All wealth in this country comes from the hard work of the lower and middle classes.  But it’s the rich who rake it in.  The poor keep on working, trying to pay their bills.  We talk about things like “throw the bums out.”  But deep down we know that if we throw the bums out, the new bum will be just as bad as the old one.

The bills passed by Congress with very few exceptions benefit big corporations, not the people.  The new health care legislation surely benefits big insurance companies.  They got millions of new customers.  They have four years to reject people with pre-existing conditions, and in that four years, they will surely figure a way to make it eight.  They beat back the public option, our only chance to force insurance companies to treat people fairly.  The Bureau of Ocean Energy Management, formerly the US Minerals Management Service, allows oil companies to submit fraudulent documents, to drill baby drill with no plans to deal with calamities like the Deep Horizon Oil Well.  The EPA tells BP to cut  its use of the dispersant Corexit by 50 to 75%, but BP ignores the directive, keeps right on pouring the stuff into the Gulf.  NOAA tells us 75% of the oil  is gone, but scientists from the Universities of Florida and Georgia tell us it’s still there, on the bottom of the Gulf,  poisoning plant plankton which is the basic food source for all living things in the Gulf.  The FDA allows GlaxoSmithKline to continue to market drugs that are killing people.  A massive spill of toxic ash flows from a TVA power plant in Kingston, Tennessee, covering over 300 acres, polluting the Emory and Clinch rivers.  TVA uses taxpayer money to fund a study that, predictably, shows no adverse health effects associated with the toxic spill.
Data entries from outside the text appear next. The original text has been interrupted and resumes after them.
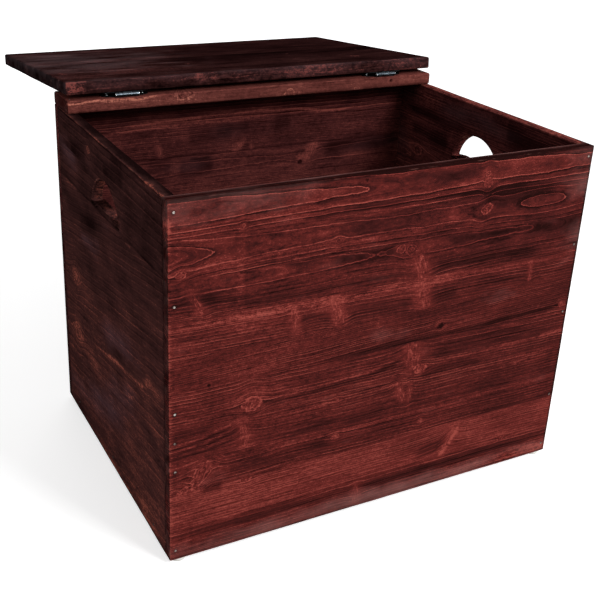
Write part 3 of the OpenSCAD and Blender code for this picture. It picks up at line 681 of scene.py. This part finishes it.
HAND_ARCH, HAND_FLAT, HAND_CORNER = 60.0, 13.0, 4.0    # mm: radius, flat edge above the arch's centre, corners
HAND_CENTRE = (-163.613, 395.0)                        # mm, the arch's centre along y and up
HAND_EASE = 1.8            # mm, radius of the hole's rim
RAYS_UP, RAY_LENGTH, HALVINGS = 16, 90.0, 40           # rays start this far above the flat edge; halved so often
FACE_GAP = 0.7             # mm beyond the widened outline that a face's quads are left out


def to_hand_hole(y, z):
    """How far places on a side wall are outside the outline of the hand hole, and the unit direction out of it.
    The outline is a smaller half-round with sharp corners, grown by the corner radius: the place's
    nearest point of that one is on its flat edge, on its arch or at a corner, and its distance there counts."""
    y, z = y - HAND_CENTRE[0], z - HAND_CENTRE[1]
    flat, arch = HAND_FLAT + HAND_CORNER, HAND_ARCH - HAND_CORNER
    corner = np.sqrt(arch ** 2 - flat ** 2)
    far = np.maximum(np.hypot(y, z), 1e-9)
    on_arch = z * corner >= np.abs(y) * flat
    near_y = np.where(on_arch, y * arch / far, np.clip(y, -corner, corner))
    near_z = np.where(on_arch, z * arch / far, flat)
    inside = (z > flat) & (far < arch)
    dy, dz = y - near_y, z - near_z
    gap = np.maximum(np.hypot(dy, dz), 1e-9)
    return np.where(inside, -1.0, gap) - HAND_CORNER, np.stack([dy / gap, dz / gap], -1)


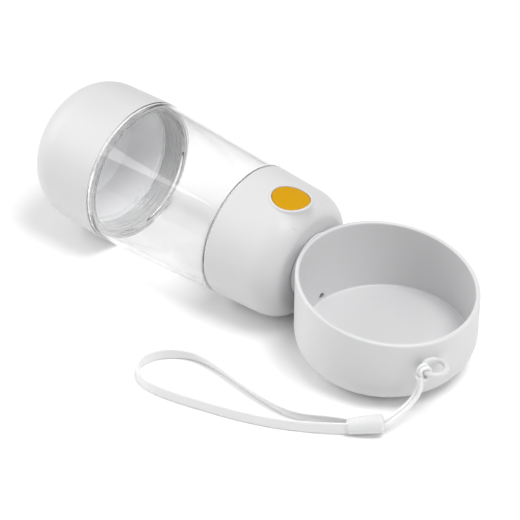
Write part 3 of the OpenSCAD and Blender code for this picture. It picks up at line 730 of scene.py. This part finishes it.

Three years after the financial meltdown, Congress passes financial reform, but it is so full of loopholes no one really believes it will help.  Nothing is done to cut the “too big to fail” banks down to manageable size.  They neglect to do anything meaningful about derivatives.

Congress passed credit card reform, but they left enough loopholes to drive a truck through.  That new business card you got in the mail to replace your personal card?  It’s not subject to the new rules.

The Tea Party and conservative Republicans  would  like to get rid of Social Security and Medicare, repeal the new Health Care legislation, apologize to BP for asking them to pay for the damage they’ve done to the Gulf, retain the Bush tax cuts for the rich, keep women in bondage by repealing Rowe vs Wade, allow coal and energy companies to pollute the environment at will, allow banks and credit card companies to tie their customers in knots and extract every dime they possibly can.

Recessions happen when hard working people can no longer take care of their families.  They’ve been squeezed too hard.  By taxes.  By corporations who fire people in order to protect their bottom lines.  By politicians who want to rip away the safety net from those who are unable to pay their bills, afford a place to live, buy food for their tables.

He worked all his life to feed his family….

One Response to Recession

  1. Rick Romfh May 19, 2011 at 2:34 pm #

    Good essay. Recently Matt Taibbi wrote in The Rolling Stones about Goldman Sachs CEO Blankfein and CFO Viniar lying to Congress, but there’s no indication they’re going to be prosecuted for perjury; whereas, Martha Stewart was convicted of perjury, and Roger Clemens and Barry Bonds are being prosecuted for perjury. Has Congress been paid off to look the other way? It seems like a double standard to me.

    It makes me think: If we were to have a revolt against our government, like in the Middle East, it would start with outraged protesters attacking Congress.